Bangladesh is at the heart of the impacts that climate change is already having on our world. Its exposure to floods, cyclones, droughts and land erosion contribute to it being the country 6th most vulnerable to climate change in the world. I therefore embraced the opportunity to join ICCCAD as a VR to explore the questions posed by my MSc thesis research into the role of public-private partnerships in sourcing adaptation finance from the Green Climate Fund. In particular, I aimed to learn about the realities of the challenges being faced by a country like Bangladesh at a community level, as well as the ideologies and understanding of different types of national and international stakeholders in the discussion.

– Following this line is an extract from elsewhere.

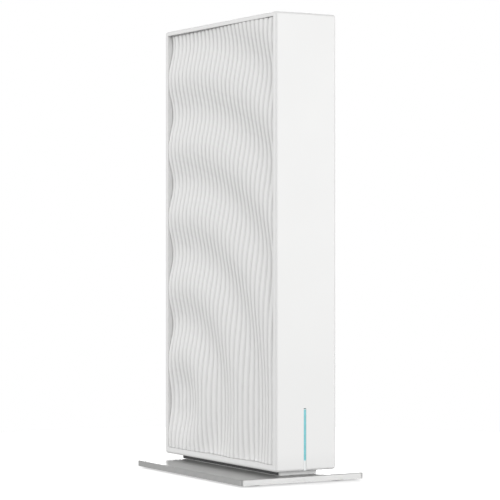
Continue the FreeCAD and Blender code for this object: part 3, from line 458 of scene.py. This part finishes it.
def chip_epoxy(name):
    """Make a chip's black epoxy: matt, with a fine speckle of filler."""
    finish = Finish(name)
    speckle = finish.grain(0.00015, 1.0)
    cloud = finish.grain(0.005, 2.0)
    return finish.feed(
        Base_Color=finish.blend(speckle * 0.6 + cloud * 0.4, (0.012, 0.012, 0.013), (0.035, 0.035, 0.037)),
        Roughness=cloud * 0.2 + 0.5,
        Normal=finish.bump(speckle, 0.000006))


paint(chip_epoxy("chip_epoxy"), "processor_chip", "memory_chips", "flash_chip", "network_chip",
      "radio_chips", "network_transformers")
paint(brushed("can_tinplate", (0.70, 0.70, 0.68), 0.3, (1, 0.08, 1)),
      "radio_shield_low", "radio_shield_high", "clock_crystals")
paint(moulded("pad_silicone", (0.32, 0.36, 0.42), 0.8, 0.0006, 0.00004, 0.1), "thermal_pads")
paint(moulded("choke_ferrite", (0.045, 0.043, 0.042), 0.7, 0.0004, 0.00004, 0.3), "power_inductors")
paint(brushed("capacitor_can", (0.74, 0.74, 0.74), 0.28, (0.1, 1, 1)), "filter_capacitors")


# ---------------------------------------------------------------- heat sink and tray
# An extruded aluminium sink with ten upright fins, screwed down through the board
# into a grey moulded tray, which is itself screwed to lugs inside the ring.

paint(brushed("sink_aluminium", (0.72, 0.73, 0.74), 0.36, (1, 1, 0.06)), "heat_sink")
paint(moulded("tray_grey", (0.24, 0.24, 0.25), 0.6, 0.0006, 0.00002, 0.08), "chassis_tray")


# ---------------------------------------------------------------- camera, floor and light
# A long lens at half the tower's height, a small plain white floor, and four large
# soft lamps round the tower, under a sky that fills in the shadows.

ground_radius = 0.3
lamp_target = Vector((0, 0, 0.12))
fill_strength = 0.3
mirrored_strength = 0.45
seen_strength = 1.0

lens = bpy.data.cameras.new("camera")
lens.lens = 148.9
lens.sensor_width = 36.0
camera = bpy.data.objects.new("camera", lens)
camera.location = (-0.5672, -0.9854, 0.1230)
camera.rotation_euler = (math.radians(90), 0, math.radians(-30))
bpy.context.scene.collection.objects.link(camera)
bpy.context.scene.camera = camera


def pale_ground(name):
    """Make the floor's finish: an even white that glows a little, and is clear from below."""
    finish = Finish(name, Emission_Color=(1, 1, 1, 1), Emission_Strength=0.45)
    cloud = finish.grain(0.01)
    below = finish.node("ShaderNodeNewGeometry", output=6)
    return finish.feed(
        Base_Color=finish.blend(cloud, (0.89, 0.89, 0.89), (0.91, 0.91, 0.91)),
        Roughness=cloud * 0.05 + 0.85,
        Alpha=1 - below)


ground = bmesh.new()
bmesh.ops.create_circle(ground, cap_ends=True, segments=96, radius=ground_radius)
floor = new_piece("floor", ground, pale_ground("floor_white"), smooth=False)
floor.visible_diffuse = False
floor.visible_glossy = False


def soft_lamp(name, place, size, power):
    """Hang a large square lamp and aim it at the middle of the tower."""
    light = bpy.data.lights.new(name, "AREA")
    light.size = size
    light.energy = power
    lamp = bpy.data.objects.new(name, light)
    lamp.location = place
    lamp.rotation_euler = (lamp_target - lamp.location).to_track_quat("-Z", "Y").to_euler()
    bpy.context.scene.collection.objects.link(lamp)


soft_lamp("left_lamp", (-2.0, 0.85, 0.7), 0.9, 36)
soft_lamp("fill_lamp", (-0.7, -2.0, 0.9), 1.0, 19)
soft_lamp("back_lamp", (1.3, 1.8, 0.9), 1.0, 20)
soft_lamp("front_lamp", (1.15, -2.1, 0.3), 0.9, 31)

sky = bpy.data.worlds.new("sky")
sky.use_nodes = True
bpy.context.scene.world = sky
sky_nodes = sky.node_tree.nodes
sky_links = sky.node_tree.links
rays = sky_nodes.new("ShaderNodeLightPath")
base_strength = sky_nodes.new("ShaderNodeValue")
base_strength.outputs[0].default_value = fill_strength
strength = base_strength.outputs[0]
for ray, ray_strength in (("Is Glossy Ray", mirrored_strength), ("Is Camera Ray", seen_strength)):
    choice = sky_nodes.new("ShaderNodeMix")
    choice.inputs["B"].default_value = ray_strength
    sky_links.new(rays.outputs[ray], choice.inputs["Factor"])
    sky_links.new(strength, choice.inputs["A"])
    strength = choice.outputs["Result"]
sky_nodes["Background"].inputs["Color"].default_value = (1, 1, 1, 1)
sky_links.new(strength, sky_nodes["Background"].inputs["Strength"])
bpy.context.scene.view_settings.view_transform = "Standard"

Arriving in Dhaka felt familiar but also distinct to other places I’d been before. The heavy rain the evening I landed meant my 7km journey from the airport took almost an hour through the thick traffic on the highway. I soon learnt that if you haven’t been stuck in traffic in Dhaka, you haven’t really been to Dhaka! I quickly felt part of the team at ICCCAD, and amongst the other VRs – together, a fantastic group of people researching climate change-related issues spanning urban resilience and city planning, resilient livelihoods, climate migration, research and knowledge management, adaptation technologies, adaptive capacity, narratives and constructs of climate change, and climate change and global inequalities. My time spent on my thesis research in Dhaka primarily involved speaking with a variety of relevant stakeholders. I also had the opportunity to get involved with ICCCAD projects relating to climate finance, green growth, capacity building training for public sector stakeholders, and mainstreaming climate change in NGOs.

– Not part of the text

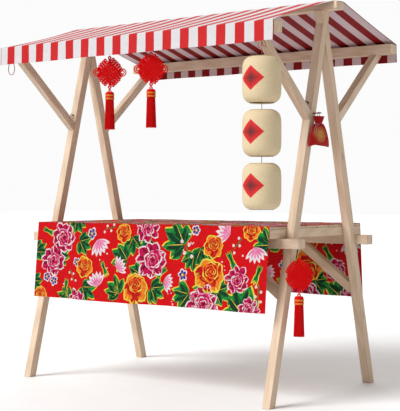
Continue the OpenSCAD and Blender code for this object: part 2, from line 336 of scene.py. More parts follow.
def cotton_material(name, colour, other):
    """A printed cotton colour: uneven ink on a plain weave."""
    m = Nodes(name, colour, 0.85, Specular_IOR_Level=0.15)
    brush = m.noise(m.coords(), 60, 4, 0.8)
    ink = m.ramp(brush, (0.36, other), (0.6, colour))
    weave = m.weave(0.0013)
    m.colour(m.mix(m.math("MULTIPLY", weave, 0.12), ink, (0.0, 0.0, 0.0)))
    m.bump(weave, 0.25, 0.0003)
    return m.mat


def cord_material(name, colour, dark, twist=900.0, rough=0.45):
    """Twisted satin cord with painted shade, its dark colour, in the grooves between strands; UV runs round
    the cord and, in metres, along it.
    """
    m = Nodes(name, colour, rough, Specular_IOR_Level=0.12)
    uv = m.axes("UV")
    turn = m.math("ADD", m.math("MULTIPLY", uv[0], 12.566), m.math("MULTIPLY", uv[1], twist))
    strand = m.math("ABSOLUTE", m.math("SINE", turn))
    fuzz = m.noise(m.coords(), 420, 3)
    # Painted shade: the dark colour fills the grooves between the strands; fuzz mixes a little of it in at
    # random
    tone = m.ramp(strand, (0.0, dark), (0.45, colour))
    m.colour(m.mix(m.math("MULTIPLY", fuzz, 0.25), tone, dark))
    m.bump(strand, 0.5, 0.0006)
    return m.mat


def steel_material(name, colour, rough):
    m = Nodes(name, colour, rough, Metallic=1.0)
    wear = m.noise(m.coords(), 320, 4)
    m.colour(m.ramp(wear, (0.35, tuple(c * 0.7 for c in colour)), (0.65, colour)))
    m.rough(rough, rough + 0.2, wear)
    m.bump(wear, 0.1, 0.0003)
    return m.mat


def paper_material():
    """Ribbed cream lantern paper with a red diamond painted on its front."""
    cream = srgb(238, 216, 172)
    m = Nodes("lantern_paper", cream, 0.75)
    x, y, z = m.axes()
    around = m.math("ARCTAN2", x, m.math("MULTIPLY", y, -1.0))
    side = m.math("DIVIDE", m.math("ABSOLUTE", m.math("MULTIPLY", around, 0.093)), 0.067)
    high = m.math("DIVIDE", m.math("ABSOLUTE", m.math("SUBTRACT", z, 0.004)), 0.058)
    ragged = m.math("ADD", m.math("ADD", side, high), m.math("MULTIPLY", m.noise(m.coords(), 190, 2), 0.05))
    fibre = m.noise(m.coords(scale=(1, 1, 3)), 130, 4, 0.6)
    paper = m.ramp(fibre, (0.3, srgb(232, 208, 166)), (0.7, srgb(246, 228, 190)))
    rib = m.math("SINE", m.math("MULTIPLY", z, math.tau / 0.0055))
    paper = m.mix(m.math("MULTIPLY", m.math("ADD", rib, 1.0), 0.06), paper, srgb(150, 125, 80))
    red = m.ramp(ragged, (0.0, srgb(104, 6, 12)), (0.30, srgb(132, 6, 14)), (0.85, srgb(226, 14, 20)))
    inside = m.math("LESS_THAN", ragged, 1.03)
    m.colour(m.mix(inside, paper, red))
    m.bump(m.math("ADD", m.math("MULTIPLY", rib, 0.5), fibre), 0.3, 0.0007)
    return m.mat


def pouch_material():
    """Dark red satin with a soft gold middle on both broad faces."""
    m = Nodes("pouch_satin", srgb(168, 6, 10), 0.6, Specular_IOR_Level=0.2)
    x, y, z = m.axes()
    side = m.math("DIVIDE", m.math("ADD", y, 0.014), 0.056)
    high = m.math("DIVIDE", m.math("SUBTRACT", z, -0.016), 0.058)
    far = m.math("ADD", m.math("POWER", side, 2.0), m.math("POWER", high, 2.0))
    cloud = m.noise(m.coords(), 55, 4, 1.0)
    far = m.math("ADD", m.math("SQRT", far), m.math("MULTIPLY", cloud, 0.5))
    tone = m.ramp(far, (0.45, srgb(222, 160, 84)), (0.85, srgb(206, 96, 44)), (1.25, srgb(186, 4, 8)))
    weave = m.weave(0.0011)
    m.colour(m.mix(m.math("MULTIPLY", weave, 0.15), tone, srgb(60, 8, 10)))
    m.bump(weave, 0.25, 0.0003)
    return m.mat


def floor_material():
    """Plain and pale."""
    m = Nodes("pale_floor", (0.90, 0.91, 0.93), 0.9)
    m.colour(m.ramp(m.noise(m.coords(), 6, 2), (0.3, (0.89, 0.91, 0.94)), (0.7, (0.91, 0.93, 0.96))))
    return m.mat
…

Another VR and I elected to take some beginners’ Bangla language classes at the Bangla Language Institute to help us communicate with everyone around us. We ended up being able to read and write simple Bangla in just a few weeks.

The ability to read numbers proved extremely useful in identifying car number plates and office room numbers correctly, and so quickly unlocked our many journeys around the city! I attended several meetings and conferences, including one on disaster management and loss and damage which was (almost) all in Bangla. Whilst I couldn’t understand everything, I was able to greet other participants and absorb some of the event. We explored the city, embraced the traffic and occasional floods – heavy rain is a key feature during the summer months! – navigating our way by cycle rickshaw and CNG. Having arrived shortly before Eid-al-Fitr, we experienced Iftar dinners with people breaking their fast, and saw the city celebrate and people visit each other in amazing outfits to wish one another Eid Mubarak.

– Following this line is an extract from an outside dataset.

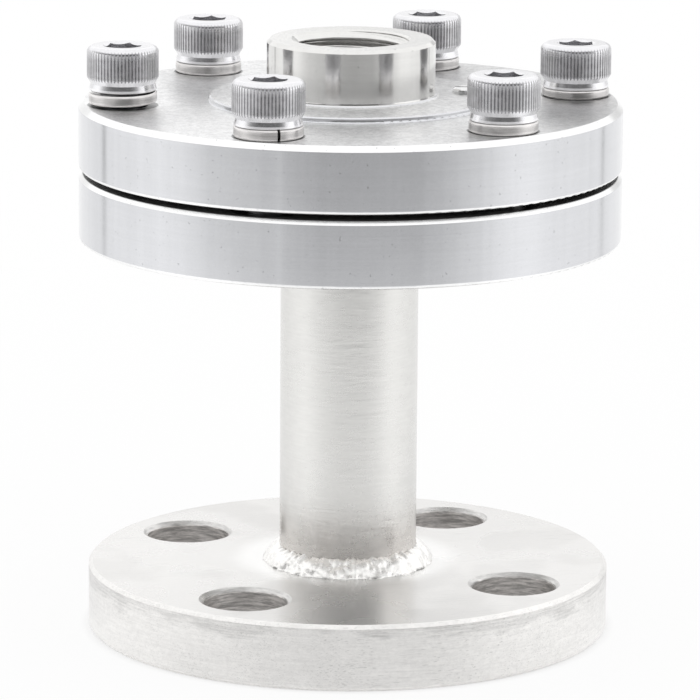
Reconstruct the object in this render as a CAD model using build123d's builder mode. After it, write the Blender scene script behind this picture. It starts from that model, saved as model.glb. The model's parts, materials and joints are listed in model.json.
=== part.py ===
"""Flanged diaphragm seal for a pressure gauge: a process flange carries a welded neck tube and a
bolted pair of round housings, with a thin metal diaphragm and its gasket clamped between them.

Millimetres, +Z up. The origin is the centre of the process flange's sealing face, which is the
lowest face of the part. The flange's bolt holes straddle the X and Y axes.
"""
import math
import os

from build123d import *

os.makedirs("parts", exist_ok=True)

# Process flange, a flat plate; its bolt holes stand in from the rim by bolt_inset
flange_diameter = 95.0
flange_thickness = 12.0
flange_edge = 0.7
bolt_inset = 12.5
bolt_hole_count = 4
bolt_hole_diameter = 15.0
bolt_hole_edge = 0.8

# Neck tube, set into the flange below and into the lower housing above; its foot stands at
# neck_foot above the sealing face
neck_diameter = 25.0
neck_bore = 16.0
neck_length = 60.0
neck_fit = 0.1
neck_foot = 3.0

# Weld beads: the outer fillet on the flange, and the two beads on the tube's ends
fillet_weld_leg = 4.0
fillet_weld_height = 3.0
fillet_weld_crown = 0.5
end_weld_width = 3.0
end_weld_height = 1.4

# Housings
housing_diameter = 98.0
lower_thickness = 12.0
upper_thickness = 12.0
outer_edge = 0.7
top_edge = 1.0
underside_round = 0.7

# Process chamber in the lower housing, and oil chamber in the upper one, with sloped walls
chamber_diameter = 48.0
chamber_depth = 2.5
chamber_slope_run = 8.0
oil_chamber_depth = 1.1
oil_chamber_slope_run = 2.0

# Clamped between the housings
gasket_thickness = 0.7
gasket_outer_diameter = 66.0
gasket_setback = 1.0
diaphragm_thickness = 0.3
wave_count = 3
wave_height = 0.35
first_wave_radius = 9.0
last_wave_setback = 1.0

# Raised step and gauge boss on the upper housing
step_diameter = 51.0
step_height = 1.0
step_edge = 0.25
step_fillet = 0.4
boss_diameter = 30.4
boss_height = 10.2
boss_edge = 0.6
boss_fillet = 0.7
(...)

We also undertook a four-day field visit to see, feel and better understand the impacts of climate change and how people are adapting to these in the south-west of Bangladesh, through Gopalganj, Khulna and to the top of Sundarbans. We met people who have raised their homesteads to protect themselves from rising waters; communities who have been hit by heavy floods; and learnt about training programmes preparing young people for migration. The people we met, like the people I met in Nepal, understand and are resilient to such shocks. The experience really helped me understand and re-frame what adaptation means at a local level, and therefore how it should be understood at a global level.

(school and flood shelter; raised homesteads, both in Gopalganj)

Reflecting on home also happened naturally whilst I was in Bangladesh, not least because I came away from a particularly pensive atmosphere in the UK, just a couple of weeks after some attacks in Manchester and London. The UK can learn a great deal from Bangladesh. The two countries face very different challenges, but in many ways, their similarities are greater than their differences. They both face migration to their capital cities that threatens to overwhelm them, especially within the context of developing sustainable cities, and threatens to deplete populations from rural areas and district towns. They both face increased frequency of floods, that put communities under threat, and higher temperatures that impact the health and safety of the young and elderly disproportionately. The UK could seek to draw on the prospective Migration Corridor of Bangladesh to enhance its own Northern Powerhouse and HS2 projects that also aim to incentivise migration to and investment in areas outside the capital. It can also seek to adopt a forward-looking, vision-oriented approach to policy and planning, similar to that which pervades much of the approach of the Government of Bangladesh. It appears that as time goes on, people in Bangladesh will have more and more knowledge and understanding of adaptation that the UK will want to learn from.

(mangroves in the Sundarbans; Dhaka university)

I learnt more than I could have hoped during my time at ICCCAD: I learnt about stakeholders’ views on adaptation finance, and gained some first-hand understanding of how adaptation unfolds in reality; I learnt about various ways in which ICCCAD and others are moving the discourse forward on tackling climate change; I learnt how important is it to facilitate discussion and appreciate the expertise of others. Perhaps most importantly, I learnt to listen and learn better. I learnt in various ways: through talking (occasionally in Bangla!), participating, and feeling. The generosity of the people around me to share and develop ideas has been invaluable. I am very grateful to everyone at ICCCAD and all those who took the time to help me learn and understand some of these issues a little better. I intend to carry this forward into my current and future research and work, and hopefully feed back into the discourse at every opportunity.


The author Charlotte Hugman is an MSc Candidate at the Centre for Environmental Policy, Imperial College London.